Fourth, we hit what I feel is the highlight of the album, “Halls of the Summer“. I cannot describe this song as anything but pure musical genius. The song begins with an industrial type background behind a piano melody. This piano melody builds and morphs into another beautiful melody before the section drops to reveal a strumming guitar. What follows is a short section of a melody similar to the piano part, but now guitar-centered. A distorted guitar enters along with the original piano melody to create an aura of sound that you really must experience to understand the nature of this song. Truly amazing!

How I envision myself listening to “Halls of the Summer”

Continuing on, “Akiko”breaks up the album midpoint, entering with a calm mix of clean guitar and harmonics. Though the track is short (3 minutes 33 seconds), there is enough movement to make it seem longer. As the first melody and mid-section pass, we are left with a fragile, awe-inspiring dual-guitar harmony (specifically at 2:21) that feels like it would fall apart next to such strong tracks as “Procellous”, or later “Fire Made Flesh”. Very rarely have I ever heard a harmony this perfect (seriously, it’s damn good).

Beginning the second half of the album is a two-track section starting with “High Lonesome”, an ambient intro track where Caspian channels their inner Sigur Rós. “High Lonesome” floats right into “Hickory ’54”, which opens with a modulated, trance-inducing intro. Here, though I feel a flaw in this album is further exposed. At a few points, mainly here and “Waking Season”, I found myself longing for a little more complexity in the rhythm section. The melodies in both tracks are so simple, that a more complex rhythm could really flesh the sound out. I am by no means adverse to simple drum tracks, as the following track (“Long Desert Mile”) is well put together with a simple drum progression, but these tracks just feel too plain without that extra boost from the rhythm section.

Having mentioned the eighth track,  “Long Desert Mile” is another straightforward song. As mentioned though, the song has some of that complexity that a track like “Waking Season” is missing. After this, we enter the final movement of the album consisting of another two-track piece. “Collider in Blue” is another ambient intro (like “High Lonesome”) that leads us into the final piece, “Fire Made Flesh”. This eerie track just has a perfect feel to round out the album. The haunting melody at the start slowly progresses like a slow burn before dropping out to allow a nice drum/bass groove to enter (where was this rhythmic complexity in “Hickory ’54”?). This evolves into a full assault on the ears, complete with thundering bass, pounding drums, and heavily distorted guitar, all brought together under a haunting ambient melody, that leaves the listener breathless as the album comes to a close.
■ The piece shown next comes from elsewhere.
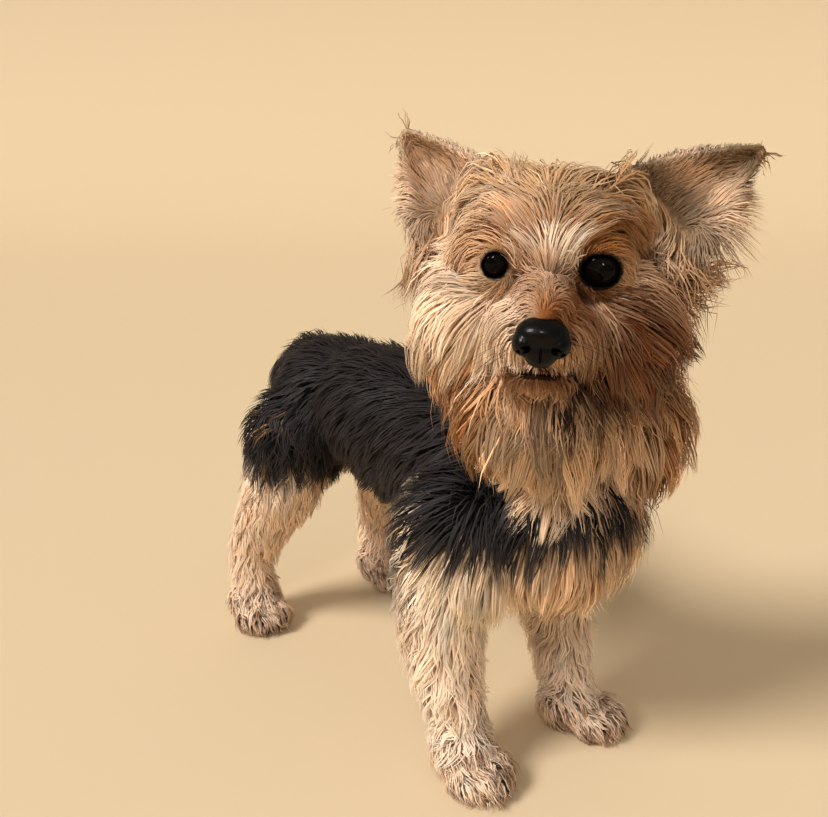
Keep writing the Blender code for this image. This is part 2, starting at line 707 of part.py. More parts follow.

All in all, this album is exceptional in its overall composition, and ability to weave in such delicate parts (“Akiko”) with well-planned sonic assaults (“Fire Made Flesh”). For its flaws, including the lack of rhythmic complexity in some areas, and melodies that don’t seem to progress at times, Caspian has done so much right and produced another excellent post-rock album. “Waking Season” has earned its spot as my favorite album of the year so far, yet cannot surpass the sheer brilliance that was achieved on “You Are the Conductor”. If you enjoy post-rock or instrumental music, you will not be the least bit disappointed by this album.